Former CIA officer sentenced to 19 years for conspiring with Chinese spies
Jerry Chun Shing Lee is the third former U.S. intelligence officer to be convicted in less than a year of conspiring with the Chinese to give them national defense information.
By Pete Williams, Tom Winter and Ken Dilanian, NBC News
Nov. 22, 2019
A former CIA case officer was sentenced Friday to 19 years in prison for conspiring to provide American intelligence secrets to the Chinese government, in an espionage case that some current and former officials say dealt a devastating blow to U.S. intelligence operations.
Jerry Chun Shing Lee, 55, served 13 years as a Central Intelligence Agency case officer in several locations overseas, including China, where prosecutors said he had firsthand knowledge of some of the agency's most sensitive secrets, including the names of covert CIA officers and clandestine human sources in China.
But many aspects of the case remain a mystery.
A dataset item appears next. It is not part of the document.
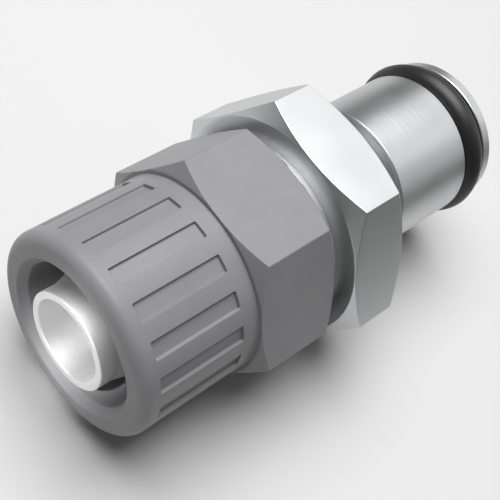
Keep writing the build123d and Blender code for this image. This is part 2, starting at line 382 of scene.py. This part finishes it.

Lee was never charged with actually giving any secrets to the Chinese. While the Justice Department told a federal judge that "it is all but certain" he did so, his lawyer said that "the government has offered only conjecture as a basis for these claims."
Although the extent of his cooperation with the Chinese is apparently unknown, the case illustrates how aggressively China works to get its hands on U.S. secrets. Lee is the third former U.S. intelligence officer to be convicted in less than a year of conspiring with the Chinese to give them national defense information.
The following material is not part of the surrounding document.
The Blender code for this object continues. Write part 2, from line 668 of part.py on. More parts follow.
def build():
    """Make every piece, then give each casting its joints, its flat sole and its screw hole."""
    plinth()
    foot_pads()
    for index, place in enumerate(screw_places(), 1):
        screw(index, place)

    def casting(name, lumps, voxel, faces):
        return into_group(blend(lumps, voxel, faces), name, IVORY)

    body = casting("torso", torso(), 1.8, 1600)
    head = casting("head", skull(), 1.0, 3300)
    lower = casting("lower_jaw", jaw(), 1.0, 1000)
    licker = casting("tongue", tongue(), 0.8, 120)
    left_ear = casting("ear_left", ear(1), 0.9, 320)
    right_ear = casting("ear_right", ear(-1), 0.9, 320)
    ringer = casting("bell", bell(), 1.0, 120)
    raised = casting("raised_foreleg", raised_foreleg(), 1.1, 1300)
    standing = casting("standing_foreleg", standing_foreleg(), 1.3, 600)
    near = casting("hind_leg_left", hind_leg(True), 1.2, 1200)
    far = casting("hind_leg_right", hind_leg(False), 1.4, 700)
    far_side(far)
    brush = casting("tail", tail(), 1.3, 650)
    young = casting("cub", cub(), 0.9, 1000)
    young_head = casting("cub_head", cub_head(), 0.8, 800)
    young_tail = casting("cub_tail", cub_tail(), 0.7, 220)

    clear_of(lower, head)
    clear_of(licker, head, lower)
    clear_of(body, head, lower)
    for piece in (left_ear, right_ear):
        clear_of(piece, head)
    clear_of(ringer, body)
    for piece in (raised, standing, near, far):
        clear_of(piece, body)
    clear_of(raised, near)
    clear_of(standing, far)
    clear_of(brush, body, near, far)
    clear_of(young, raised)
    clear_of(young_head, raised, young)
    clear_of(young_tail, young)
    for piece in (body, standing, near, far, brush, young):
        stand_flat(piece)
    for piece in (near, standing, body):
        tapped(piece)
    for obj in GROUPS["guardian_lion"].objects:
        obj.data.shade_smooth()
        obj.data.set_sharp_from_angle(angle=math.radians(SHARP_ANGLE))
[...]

Lee pleaded guilty in May to a single of charge of conspiracy to provide national defense information to a foreign government. He was arrested nearly two years ago after FBI agents searched his hotel room and found notebooks and a thumb drive containing the names and phone numbers of covert CIA employees and informants, details of a sensitive CIA operation, and information about covert facilities.
Lee admitted that in 2010 he met in Shenzhen with two Chinese intelligence officers who offered to pay him and "take care of him for life" if he would provide secrets he learned as a CIA officer. Over the coming months, he said, the Chinese gave him at least 21 separate requests for intelligence secrets.
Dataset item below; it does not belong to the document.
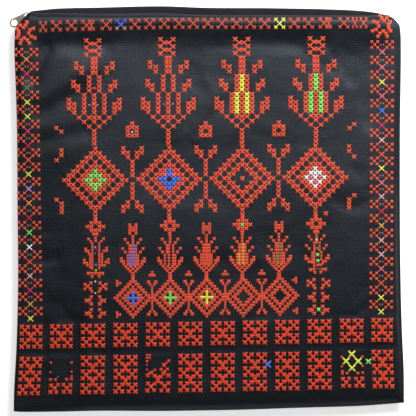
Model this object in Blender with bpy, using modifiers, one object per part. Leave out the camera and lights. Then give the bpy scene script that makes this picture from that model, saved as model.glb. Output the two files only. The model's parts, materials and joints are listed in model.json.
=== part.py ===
"""Square zipper pouch lying on its back, front face up and zipper edge towards +Y, in metres."""

import math

import bmesh
import bpy

# Overall size, seen from above
POUCH_WIDTH = 0.300
POUCH_HEIGHT = 0.3108

# Cloth panels
WALL = 0.0012
GAP = 0.0003
RIM_WIDTH = 0.0016
PUFF = 0.0078
EDGE_ROLL = 0.0014
ROLL_REACH = 0.0018
BACK_TURN = 0.024
FOLD_DEPTH = 0.0040
PUFF_SQUARENESS = 5

# Zipper tapes and coil
TAPE = 0.0010
TAPE_SHOWN = 0.0046
TAPE_UNDER = 0.0070
BACK_FOLD_INSET = 0.0090
BACK_TAPE_UNDER = 0.0050
CHAIN_INSET = 0.0039
COIL_WIDTH = 0.0037
COIL_THICKNESS = 0.0016
COIL_ROUNDING = 0.0004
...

A month after that meeting, Lee deposited $17,000 in cash into his bank account, even though he was operating a failing consulting business at the time. Federal prosecutors told Federal District Court Judge T.S. Ellis that the Chinese gave him a total of $840,000, but Lee's defense lawyer, Edward MacMahon, said the government has never actually linked the deposits to Chinese intelligence officers.
"It's speculation that this money was for the crown jewels of American intelligence," MacMahon told the judge...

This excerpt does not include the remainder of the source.